> [SUPPLIED INFORMATION]
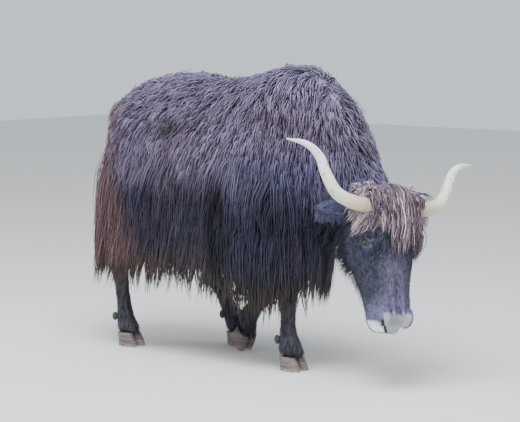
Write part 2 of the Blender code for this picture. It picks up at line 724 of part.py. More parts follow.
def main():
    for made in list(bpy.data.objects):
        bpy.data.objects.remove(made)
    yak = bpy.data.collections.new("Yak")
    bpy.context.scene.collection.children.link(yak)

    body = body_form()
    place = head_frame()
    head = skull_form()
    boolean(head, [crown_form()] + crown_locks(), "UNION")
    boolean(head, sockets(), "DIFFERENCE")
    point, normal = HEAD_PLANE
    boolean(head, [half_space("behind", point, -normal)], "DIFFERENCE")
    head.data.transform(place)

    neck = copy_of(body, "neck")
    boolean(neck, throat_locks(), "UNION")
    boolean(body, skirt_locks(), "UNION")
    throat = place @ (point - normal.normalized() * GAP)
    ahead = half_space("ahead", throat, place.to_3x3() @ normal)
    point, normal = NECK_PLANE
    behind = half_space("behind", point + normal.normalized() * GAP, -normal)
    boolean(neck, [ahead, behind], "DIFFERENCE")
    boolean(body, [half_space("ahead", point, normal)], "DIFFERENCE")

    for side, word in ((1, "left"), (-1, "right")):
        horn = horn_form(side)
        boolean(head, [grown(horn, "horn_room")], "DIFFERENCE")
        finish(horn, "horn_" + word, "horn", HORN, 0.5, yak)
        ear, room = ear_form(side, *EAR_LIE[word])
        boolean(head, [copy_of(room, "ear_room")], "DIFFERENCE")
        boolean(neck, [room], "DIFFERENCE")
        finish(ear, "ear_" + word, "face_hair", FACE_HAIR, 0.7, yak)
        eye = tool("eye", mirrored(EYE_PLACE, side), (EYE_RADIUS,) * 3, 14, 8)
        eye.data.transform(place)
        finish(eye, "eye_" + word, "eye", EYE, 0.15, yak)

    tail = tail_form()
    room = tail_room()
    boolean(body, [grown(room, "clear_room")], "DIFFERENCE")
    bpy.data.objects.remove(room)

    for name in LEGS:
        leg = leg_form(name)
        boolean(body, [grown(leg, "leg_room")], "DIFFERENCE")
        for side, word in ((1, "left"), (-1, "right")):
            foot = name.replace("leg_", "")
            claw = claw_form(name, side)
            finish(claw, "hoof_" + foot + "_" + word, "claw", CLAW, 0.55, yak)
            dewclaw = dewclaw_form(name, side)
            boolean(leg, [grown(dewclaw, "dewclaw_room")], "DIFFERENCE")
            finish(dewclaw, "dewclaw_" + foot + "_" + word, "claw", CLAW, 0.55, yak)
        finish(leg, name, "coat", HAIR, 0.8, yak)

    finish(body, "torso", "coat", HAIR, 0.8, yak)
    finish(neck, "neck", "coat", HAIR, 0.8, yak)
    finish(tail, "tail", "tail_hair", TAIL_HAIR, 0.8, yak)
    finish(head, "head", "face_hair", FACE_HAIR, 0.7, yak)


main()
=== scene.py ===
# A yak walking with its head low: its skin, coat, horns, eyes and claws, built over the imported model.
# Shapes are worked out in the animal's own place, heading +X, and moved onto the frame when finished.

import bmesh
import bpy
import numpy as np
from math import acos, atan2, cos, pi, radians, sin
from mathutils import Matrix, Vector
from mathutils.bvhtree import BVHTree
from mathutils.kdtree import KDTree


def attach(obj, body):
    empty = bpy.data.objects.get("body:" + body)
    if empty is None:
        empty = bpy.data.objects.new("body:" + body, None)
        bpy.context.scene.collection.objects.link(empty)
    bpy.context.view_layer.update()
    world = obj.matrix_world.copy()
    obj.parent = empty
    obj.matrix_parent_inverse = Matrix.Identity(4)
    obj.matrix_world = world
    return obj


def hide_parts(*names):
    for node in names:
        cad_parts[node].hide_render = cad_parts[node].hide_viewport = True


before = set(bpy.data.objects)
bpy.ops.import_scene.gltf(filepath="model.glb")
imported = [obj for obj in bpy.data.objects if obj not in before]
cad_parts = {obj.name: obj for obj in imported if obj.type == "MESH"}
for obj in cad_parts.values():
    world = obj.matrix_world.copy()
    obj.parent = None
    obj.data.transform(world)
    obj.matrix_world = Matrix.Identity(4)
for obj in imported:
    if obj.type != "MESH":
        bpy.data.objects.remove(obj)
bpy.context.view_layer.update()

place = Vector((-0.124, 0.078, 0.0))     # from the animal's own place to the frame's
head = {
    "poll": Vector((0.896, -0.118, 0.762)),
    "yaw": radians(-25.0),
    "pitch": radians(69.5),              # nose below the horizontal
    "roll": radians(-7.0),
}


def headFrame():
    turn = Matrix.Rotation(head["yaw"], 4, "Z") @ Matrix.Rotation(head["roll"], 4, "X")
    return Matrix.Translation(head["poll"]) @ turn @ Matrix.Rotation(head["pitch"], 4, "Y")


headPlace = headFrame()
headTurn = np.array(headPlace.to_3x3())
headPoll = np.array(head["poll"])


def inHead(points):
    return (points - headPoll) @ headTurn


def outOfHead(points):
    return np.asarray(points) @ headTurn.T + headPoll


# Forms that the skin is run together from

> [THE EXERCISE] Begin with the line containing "tail = tail_form()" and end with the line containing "imported = [obj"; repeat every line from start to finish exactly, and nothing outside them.

> [RESULT FOR THIS TASK]
    tail = tail_form()
    room = tail_room()
    boolean(body, [grown(room, "clear_room")], "DIFFERENCE")
    bpy.data.objects.remove(room)

    for name in LEGS:
        leg = leg_form(name)
        boolean(body, [grown(leg, "leg_room")], "DIFFERENCE")
        for side, word in ((1, "left"), (-1, "right")):
            foot = name.replace("leg_", "")
            claw = claw_form(name, side)
            finish(claw, "hoof_" + foot + "_" + word, "claw", CLAW, 0.55, yak)
            dewclaw = dewclaw_form(name, side)
            boolean(leg, [grown(dewclaw, "dewclaw_room")], "DIFFERENCE")
            finish(dewclaw, "dewclaw_" + foot + "_" + word, "claw", CLAW, 0.55, yak)
        finish(leg, name, "coat", HAIR, 0.8, yak)

    finish(body, "torso", "coat", HAIR, 0.8, yak)
    finish(neck, "neck", "coat", HAIR, 0.8, yak)
    finish(tail, "tail", "tail_hair", TAIL_HAIR, 0.8, yak)
    finish(head, "head", "face_hair", FACE_HAIR, 0.7, yak)


main()
=== scene.py ===
# A yak walking with its head low: its skin, coat, horns, eyes and claws, built over the imported model.
# Shapes are worked out in the animal's own place, heading +X, and moved onto the frame when finished.

import bmesh
import bpy
import numpy as np
from math import acos, atan2, cos, pi, radians, sin
from mathutils import Matrix, Vector
from mathutils.bvhtree import BVHTree
from mathutils.kdtree import KDTree


def attach(obj, body):
    empty = bpy.data.objects.get("body:" + body)
    if empty is None:
        empty = bpy.data.objects.new("body:" + body, None)
        bpy.context.scene.collection.objects.link(empty)
    bpy.context.view_layer.update()
    world = obj.matrix_world.copy()
    obj.parent = empty
    obj.matrix_parent_inverse = Matrix.Identity(4)
    obj.matrix_world = world
    return obj


def hide_parts(*names):
    for node in names:
        cad_parts[node].hide_render = cad_parts[node].hide_viewport = True


before = set(bpy.data.objects)
bpy.ops.import_scene.gltf(filepath="model.glb")
imported = [obj for obj in bpy.data.objects if obj not in before]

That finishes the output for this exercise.